Write out each entry, exactly the way it appears.

- **Record excerpts**:
———

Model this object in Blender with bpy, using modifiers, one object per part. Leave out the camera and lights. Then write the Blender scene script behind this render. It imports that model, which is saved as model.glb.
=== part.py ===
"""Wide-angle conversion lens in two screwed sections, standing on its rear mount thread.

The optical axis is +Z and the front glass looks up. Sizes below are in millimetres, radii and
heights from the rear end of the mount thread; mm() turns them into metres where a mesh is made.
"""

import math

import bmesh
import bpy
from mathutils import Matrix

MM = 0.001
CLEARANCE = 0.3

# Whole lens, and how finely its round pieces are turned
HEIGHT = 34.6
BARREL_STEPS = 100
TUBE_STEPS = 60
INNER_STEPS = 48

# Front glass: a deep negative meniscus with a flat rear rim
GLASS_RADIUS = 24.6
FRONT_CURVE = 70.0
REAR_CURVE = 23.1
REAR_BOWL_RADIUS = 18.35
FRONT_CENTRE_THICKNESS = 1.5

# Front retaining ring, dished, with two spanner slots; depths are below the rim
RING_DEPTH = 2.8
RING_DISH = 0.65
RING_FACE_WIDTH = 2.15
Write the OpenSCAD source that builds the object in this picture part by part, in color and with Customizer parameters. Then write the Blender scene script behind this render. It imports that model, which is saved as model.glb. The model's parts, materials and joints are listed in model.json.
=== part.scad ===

———

- **Output for this task**:
Model this object in Blender with bpy, using modifiers, one object per part. Leave out the camera and lights. Then write the Blender scene script behind this render. It imports that model, which is saved as model.glb.
=== part.py ===
"""Wide-angle conversion lens in two screwed sections, standing on its rear mount thread.

The optical axis is +Z and the front glass looks up. Sizes below are in millimetres, radii and
heights from the rear end of the mount thread; mm() turns them into metres where a mesh is made.
"""

import math

import bmesh
import bpy
from mathutils import Matrix

MM = 0.001
CLEARANCE = 0.3

# Whole lens, and how finely its round pieces are turned
HEIGHT = 34.6
BARREL_STEPS = 100
TUBE_STEPS = 60
INNER_STEPS = 48

# Front glass: a deep negative meniscus with a flat rear rim
GLASS_RADIUS = 24.6
FRONT_CURVE = 70.0
REAR_CURVE = 23.1
REAR_BOWL_RADIUS = 18.35
FRONT_CENTRE_THICKNESS = 1.5

# Front retaining ring, dished, with two spanner slots; depths are below the rim
RING_DEPTH = 2.8
RING_DISH = 0.65
RING_FACE_WIDTH = 2.15
Write the OpenSCAD source that builds the object in this picture part by part, in color and with Customizer parameters. Then write the Blender scene script behind this render. It imports that model, which is saved as model.glb. The model's parts, materials and joints are listed in model.json.
=== part.scad ===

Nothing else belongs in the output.